Regulator Uni Eropa Sebut Belum Temukan Hubungan Perubahan Menstruasi dengan Vaksin COVID-19
Ilustrasi vaksinasi COVID-19. (Wikimedia Commons/Galería de fotografías del Ministerio de Defensa)

Bagikan:

JAKARTA - Badan Pengawas Obat Eropa (EMA) mengatakan pada Hari Selasa, mereka belum menetapkan hubungan antara perubahan siklus menstruasi dan vaksin COVID-19, setelah sebuah penelitian di Norwegia menunjukkan beberapa wanita mengalami menstruasi yang lebih berat setelah divaksinasi.

Studi Institut Kesehatan Masyarakat Norwegia (FHI) yang dirilis pada Hari Selasa menanyakan hampir 6.000 wanita berusia 18-30 tahun tentang siklus menstruasi dan pola pendarahan mereka sebelum dan sesudah vaksinasi. Studi tersebut belum ditinjau oleh rekan sejawat.

Hasil awal menunjukkan, sekitar 7,6 persen responden melaporkan periode yang lebih berat sebelum vaksinasi pertama, meningkat menjadi 13,6 persen setelah dan 8,2 persen sebelum vaksin kedua, yang naik menjadi 15,3 persen setelah suntikan kedua.

"Studi lebih lanjut akan diperlukan di mana kami mengukur kadar hormon dll untuk sepenuhnya menentukan itu," jelas Georgy Genov, kepala farmakovigilans di European Medicines Agency dalam jumpa pers, mengutip Reuters 21 Desember.

Dia mengatakan, penting untuk dicatat bahwa setiap gangguan menstruasi yang terlihat dalam penelitian yang muncul bersifat sementara.

Sementara itu, Institut Norwegia mengatakan wanita muda yang mengalami perdarahan menstruasi berat dan terus-menerus setelah menerima vaksin COVID-19, mungkin perlu menunda untuk menerima suntikan lain sampai penyebabnya diselidiki dan gejalanya telah berhenti.

Mereka juga harus berkonsultasi dengan dokter mereka untuk menyingkirkan penyakit lain yang mungkin memerlukan pengobatan.
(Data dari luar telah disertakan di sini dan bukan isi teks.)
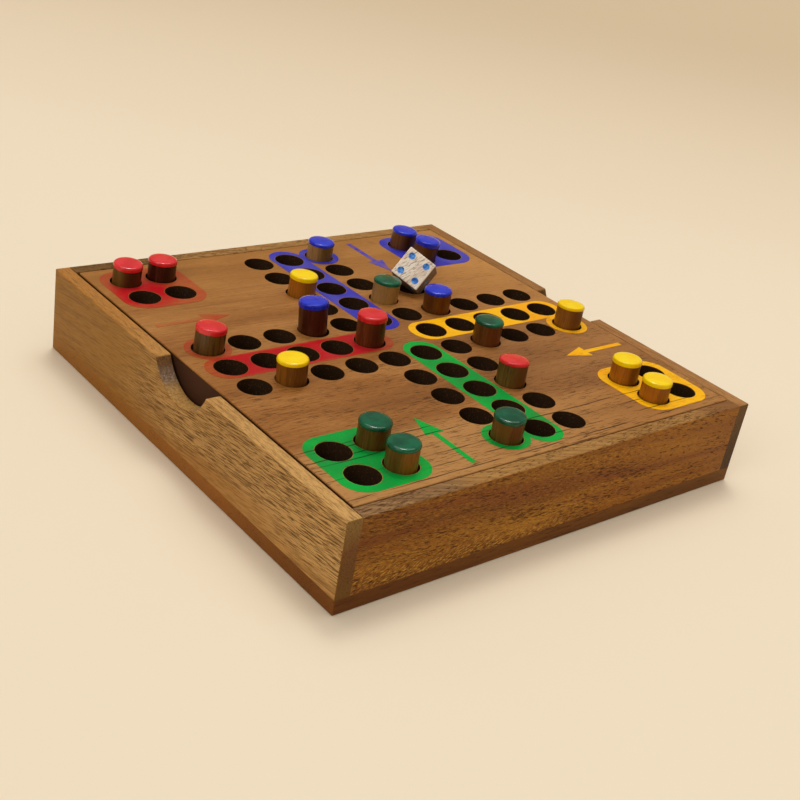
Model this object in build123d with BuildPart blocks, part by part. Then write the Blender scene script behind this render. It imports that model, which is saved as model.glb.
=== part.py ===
from build123d import *
from math import cos, radians, sin, tan
import os

# Wooden travel ludo: a drilled board that lifts out of a shallow tray, with pegs and a die.
# Frame: millimetres, +Z up, origin at the centre of the tray's underside.
# +X runs from the red side to the yellow side, +Y from the green side to the blue side.

os.makedirs("parts", exist_ok=True)

# ---------------------------------------------------------------- playing field
PITCH = 14.4                # centre to centre of neighbouring holes
ARM_HOLES = 5               # holes from the centre to the end of each arm
HOLE_D = 11.5               # peg hole
HOLE_DEPTH = 9.0            # blind depth of every hole
BORDER = 12.3               # centre of an outermost hole to the edge of the board
HOME_STEPS = 2              # each home is this many holes square

# ---------------------------------------------------------------- board
BOARD_T = 12.0              # thickness of the board
BOARD_EDGE_R = 0.5          # eased edge round the board
BOARD_SHIFT_X = 0.4         # the board lies a little to the right in its play

# ---------------------------------------------------------------- tray
BASE_T = 5.5                # bottom panel
CAVITY_H = 14.5             # storage height under the board
SIDE_WALL_T = 5.5           # left and right walls, which run the full depth
END_WALL_T = 5.3            # front and back walls, butted between the side walls
SIDE_PLAY = 0.6             # gap between board and side wall, each side
END_PLAY = 0.4              # gap between board and end wall, each side
EDGE_R = 0.5                # eased corners and underside of the tray
RIM_R = 0.5                 # sanded edges of the wall tops and the finger notches
CLEAT_W = 6.0               # width of the strips that carry the board
NOTCH_R = 17.0              # radius of the finger notch
NOTCH_DEPTH = 10.0          # how deep the notch cuts below the wall top

# ---------------------------------------------------------------- prints on the board
PRINT_T = 0.08              # thickness of the printed colour
PRINT_CLEAR = 0.15          # bare rim between a hole and the print around it
LANE_SIDE = 1.5             # lane edge beyond a hole, at the side
LANE_END = 3.0              # lane edge beyond a hole, at both ends
LANE_CORNER_R = 6.9         # rounded ends of a lane
START_RING = 2.35           # ring of colour round the start hole
HOME_MARGIN = 3.3           # home patch beyond its holes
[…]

Dengan perubahan menstruasi sementara dalam siklus teratur, dosis vaksin berikutnya dapat diberikan sesuai rencana.

Namun, kata FHI, perubahan adalah efek samping sementara bagi sebagian besar dan seharusnya tidak mencegah perempuan untuk disuntik.

"Vaksinasi memberikan perlindungan kepada individu terhadap perjalanan COVID-19 yang parah, serta berkontribusi pada pengurangan penularan di masyarakat," sebutnya.

Untuk diketahui, Genov dari EMA mengatakan badan tersebut tidak memiliki data yang menunjukkan vaksin apa pun, termasuk suntikan COVID-19, memengaruhi kesuburan orang.